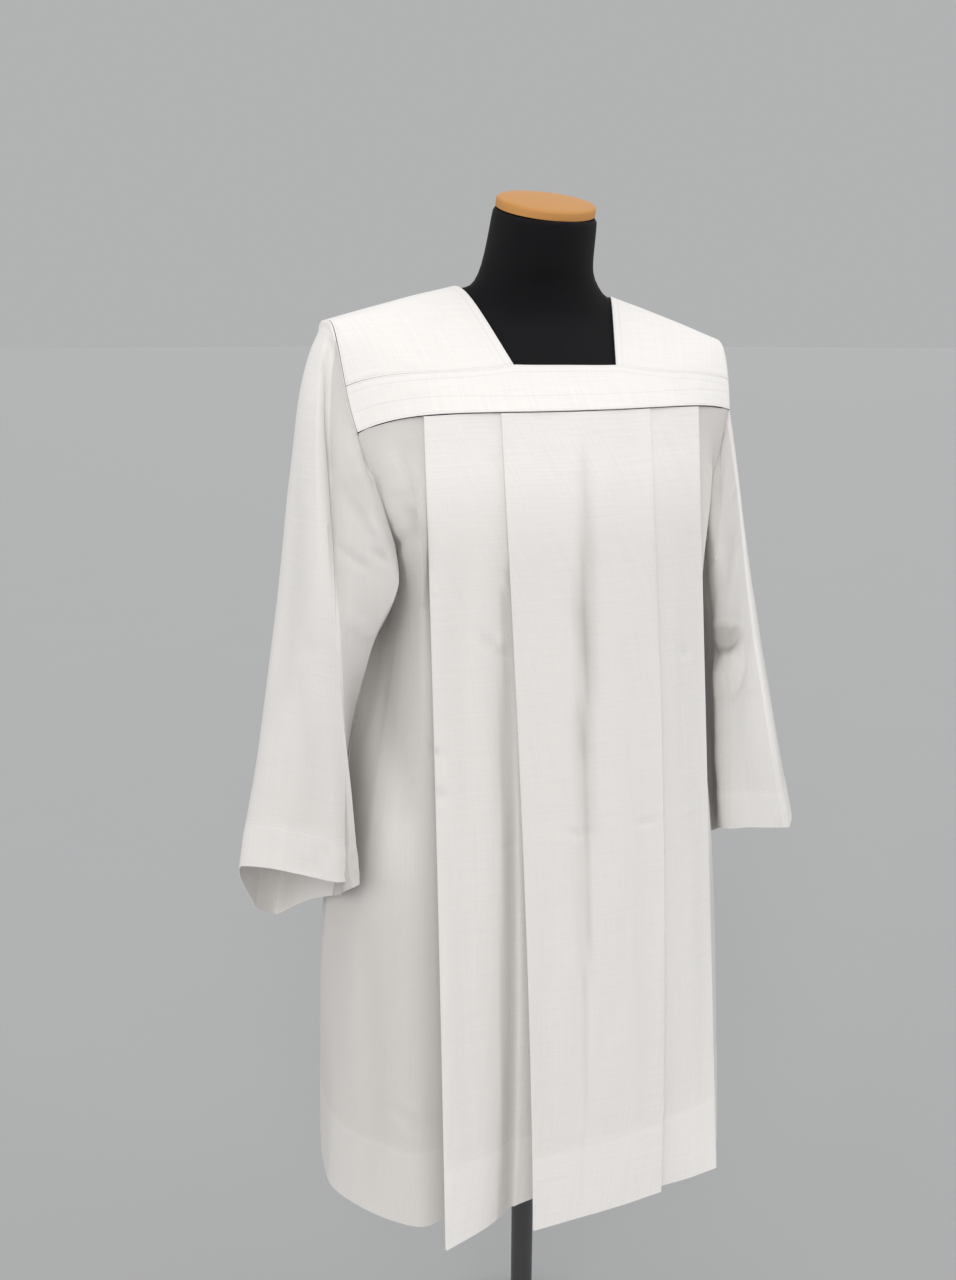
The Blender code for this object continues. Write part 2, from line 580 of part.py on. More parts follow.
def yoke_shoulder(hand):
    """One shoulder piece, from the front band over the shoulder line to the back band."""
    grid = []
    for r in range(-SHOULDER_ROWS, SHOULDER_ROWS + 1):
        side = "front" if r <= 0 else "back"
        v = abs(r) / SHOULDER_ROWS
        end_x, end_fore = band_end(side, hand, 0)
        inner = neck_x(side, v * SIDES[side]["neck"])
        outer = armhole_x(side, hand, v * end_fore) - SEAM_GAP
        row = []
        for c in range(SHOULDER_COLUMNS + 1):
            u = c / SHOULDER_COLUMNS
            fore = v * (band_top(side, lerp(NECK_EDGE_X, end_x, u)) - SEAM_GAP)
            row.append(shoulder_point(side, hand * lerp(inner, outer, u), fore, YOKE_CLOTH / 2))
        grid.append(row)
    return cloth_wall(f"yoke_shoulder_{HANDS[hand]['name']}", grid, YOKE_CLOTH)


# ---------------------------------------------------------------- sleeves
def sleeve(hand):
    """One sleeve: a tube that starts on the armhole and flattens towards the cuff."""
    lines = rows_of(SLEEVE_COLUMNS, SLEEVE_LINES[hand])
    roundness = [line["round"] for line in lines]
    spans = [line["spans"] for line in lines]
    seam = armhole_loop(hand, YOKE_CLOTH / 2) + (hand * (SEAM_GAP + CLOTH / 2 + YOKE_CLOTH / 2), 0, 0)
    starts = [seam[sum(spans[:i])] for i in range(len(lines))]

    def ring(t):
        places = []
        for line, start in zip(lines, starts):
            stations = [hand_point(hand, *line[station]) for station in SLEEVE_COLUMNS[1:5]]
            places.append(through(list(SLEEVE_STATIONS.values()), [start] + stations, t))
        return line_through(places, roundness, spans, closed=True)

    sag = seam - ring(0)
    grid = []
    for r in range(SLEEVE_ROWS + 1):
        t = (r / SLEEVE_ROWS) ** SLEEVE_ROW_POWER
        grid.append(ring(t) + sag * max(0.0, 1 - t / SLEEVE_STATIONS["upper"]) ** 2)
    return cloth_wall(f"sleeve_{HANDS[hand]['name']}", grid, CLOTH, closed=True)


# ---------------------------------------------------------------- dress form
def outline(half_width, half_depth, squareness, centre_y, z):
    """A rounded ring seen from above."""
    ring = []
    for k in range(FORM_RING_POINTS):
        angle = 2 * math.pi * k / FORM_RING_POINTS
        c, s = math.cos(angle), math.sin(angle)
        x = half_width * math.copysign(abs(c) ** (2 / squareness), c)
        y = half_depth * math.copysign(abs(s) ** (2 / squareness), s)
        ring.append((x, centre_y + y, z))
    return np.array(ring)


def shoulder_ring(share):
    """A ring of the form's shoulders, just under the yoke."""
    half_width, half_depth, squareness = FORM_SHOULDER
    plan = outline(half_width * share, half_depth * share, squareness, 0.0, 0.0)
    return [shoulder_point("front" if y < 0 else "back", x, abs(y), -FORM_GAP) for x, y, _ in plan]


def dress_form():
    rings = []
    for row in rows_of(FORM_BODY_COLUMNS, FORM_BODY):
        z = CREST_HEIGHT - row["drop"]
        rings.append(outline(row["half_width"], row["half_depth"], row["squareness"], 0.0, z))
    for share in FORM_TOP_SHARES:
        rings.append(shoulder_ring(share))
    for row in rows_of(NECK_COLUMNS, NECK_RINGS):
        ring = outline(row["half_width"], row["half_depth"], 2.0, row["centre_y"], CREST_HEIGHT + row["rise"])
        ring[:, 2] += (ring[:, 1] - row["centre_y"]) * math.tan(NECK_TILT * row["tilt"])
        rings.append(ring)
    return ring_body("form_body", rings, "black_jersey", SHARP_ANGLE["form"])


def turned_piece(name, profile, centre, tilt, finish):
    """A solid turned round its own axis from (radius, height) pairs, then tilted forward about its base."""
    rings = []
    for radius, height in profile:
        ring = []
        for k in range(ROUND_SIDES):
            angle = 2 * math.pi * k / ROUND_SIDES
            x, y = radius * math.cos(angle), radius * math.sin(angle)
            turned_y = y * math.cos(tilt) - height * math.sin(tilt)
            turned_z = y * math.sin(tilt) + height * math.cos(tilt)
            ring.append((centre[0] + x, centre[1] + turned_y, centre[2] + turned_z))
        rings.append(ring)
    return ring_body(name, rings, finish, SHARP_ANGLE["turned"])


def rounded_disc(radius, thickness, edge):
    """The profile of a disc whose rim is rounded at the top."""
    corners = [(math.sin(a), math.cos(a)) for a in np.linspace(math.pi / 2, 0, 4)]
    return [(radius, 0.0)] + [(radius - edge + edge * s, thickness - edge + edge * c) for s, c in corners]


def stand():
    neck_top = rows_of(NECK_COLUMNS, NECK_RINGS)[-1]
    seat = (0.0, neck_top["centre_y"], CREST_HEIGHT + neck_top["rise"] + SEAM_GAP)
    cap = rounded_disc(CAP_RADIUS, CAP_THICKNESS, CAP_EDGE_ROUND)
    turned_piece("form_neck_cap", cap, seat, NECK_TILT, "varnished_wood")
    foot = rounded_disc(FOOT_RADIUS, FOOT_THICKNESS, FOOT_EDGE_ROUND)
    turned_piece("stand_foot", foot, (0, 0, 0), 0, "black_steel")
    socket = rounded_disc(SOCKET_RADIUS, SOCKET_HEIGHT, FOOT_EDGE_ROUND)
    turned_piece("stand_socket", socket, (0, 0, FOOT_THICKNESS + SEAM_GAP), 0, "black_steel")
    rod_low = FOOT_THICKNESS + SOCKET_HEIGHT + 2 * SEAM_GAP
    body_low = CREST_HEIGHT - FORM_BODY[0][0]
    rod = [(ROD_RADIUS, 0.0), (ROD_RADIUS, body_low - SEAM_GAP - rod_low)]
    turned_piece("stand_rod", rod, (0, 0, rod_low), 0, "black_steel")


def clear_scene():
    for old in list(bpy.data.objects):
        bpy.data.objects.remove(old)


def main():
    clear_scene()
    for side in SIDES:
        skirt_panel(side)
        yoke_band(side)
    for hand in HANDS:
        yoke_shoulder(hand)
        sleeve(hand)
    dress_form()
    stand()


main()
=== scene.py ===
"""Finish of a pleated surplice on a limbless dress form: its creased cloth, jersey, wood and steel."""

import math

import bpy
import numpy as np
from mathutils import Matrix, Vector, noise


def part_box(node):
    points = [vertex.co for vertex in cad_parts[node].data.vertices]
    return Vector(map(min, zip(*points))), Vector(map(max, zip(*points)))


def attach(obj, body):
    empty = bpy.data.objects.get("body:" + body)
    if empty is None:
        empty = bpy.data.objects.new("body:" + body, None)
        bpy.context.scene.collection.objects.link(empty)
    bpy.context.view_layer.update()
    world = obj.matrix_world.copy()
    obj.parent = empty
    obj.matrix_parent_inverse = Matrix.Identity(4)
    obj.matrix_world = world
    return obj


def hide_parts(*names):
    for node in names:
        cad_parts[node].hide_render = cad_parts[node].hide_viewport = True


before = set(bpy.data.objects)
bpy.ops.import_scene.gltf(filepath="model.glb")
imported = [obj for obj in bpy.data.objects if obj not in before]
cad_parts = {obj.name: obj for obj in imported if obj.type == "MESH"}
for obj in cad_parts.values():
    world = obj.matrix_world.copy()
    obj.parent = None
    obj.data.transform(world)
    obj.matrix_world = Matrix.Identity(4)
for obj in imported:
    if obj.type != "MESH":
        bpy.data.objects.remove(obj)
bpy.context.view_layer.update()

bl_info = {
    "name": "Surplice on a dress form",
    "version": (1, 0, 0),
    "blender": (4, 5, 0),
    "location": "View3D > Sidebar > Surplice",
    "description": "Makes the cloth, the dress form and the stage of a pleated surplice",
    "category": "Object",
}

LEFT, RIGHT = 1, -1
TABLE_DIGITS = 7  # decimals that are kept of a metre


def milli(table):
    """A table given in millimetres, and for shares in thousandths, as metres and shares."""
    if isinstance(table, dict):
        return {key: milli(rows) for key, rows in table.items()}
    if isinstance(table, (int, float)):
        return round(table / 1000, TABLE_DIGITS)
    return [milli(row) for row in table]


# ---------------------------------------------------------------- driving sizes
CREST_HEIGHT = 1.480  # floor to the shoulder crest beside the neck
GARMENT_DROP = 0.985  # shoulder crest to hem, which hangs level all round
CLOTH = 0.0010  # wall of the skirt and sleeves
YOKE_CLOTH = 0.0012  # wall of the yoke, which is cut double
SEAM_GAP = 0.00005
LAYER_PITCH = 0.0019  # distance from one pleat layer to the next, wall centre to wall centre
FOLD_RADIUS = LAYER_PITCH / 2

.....

● **Goal of the exercise**:
Go through the material above and output exactly the lines from the one containing "rounded_disc(SOCKET_RADIUS, SOCKET_HEIGHT, FOOT_EDGE_ROUND)" through the one containing "if empty is".

● **Written answer**:
    socket = rounded_disc(SOCKET_RADIUS, SOCKET_HEIGHT, FOOT_EDGE_ROUND)
    turned_piece("stand_socket", socket, (0, 0, FOOT_THICKNESS + SEAM_GAP), 0, "black_steel")
    rod_low = FOOT_THICKNESS + SOCKET_HEIGHT + 2 * SEAM_GAP
    body_low = CREST_HEIGHT - FORM_BODY[0][0]
    rod = [(ROD_RADIUS, 0.0), (ROD_RADIUS, body_low - SEAM_GAP - rod_low)]
    turned_piece("stand_rod", rod, (0, 0, rod_low), 0, "black_steel")


def clear_scene():
    for old in list(bpy.data.objects):
        bpy.data.objects.remove(old)


def main():
    clear_scene()
    for side in SIDES:
        skirt_panel(side)
        yoke_band(side)
    for hand in HANDS:
        yoke_shoulder(hand)
        sleeve(hand)
    dress_form()
    stand()


main()
=== scene.py ===
"""Finish of a pleated surplice on a limbless dress form: its creased cloth, jersey, wood and steel."""

import math

import bpy
import numpy as np
from mathutils import Matrix, Vector, noise


def part_box(node):
    points = [vertex.co for vertex in cad_parts[node].data.vertices]
    return Vector(map(min, zip(*points))), Vector(map(max, zip(*points)))


def attach(obj, body):
    empty = bpy.data.objects.get("body:" + body)
    if empty is None:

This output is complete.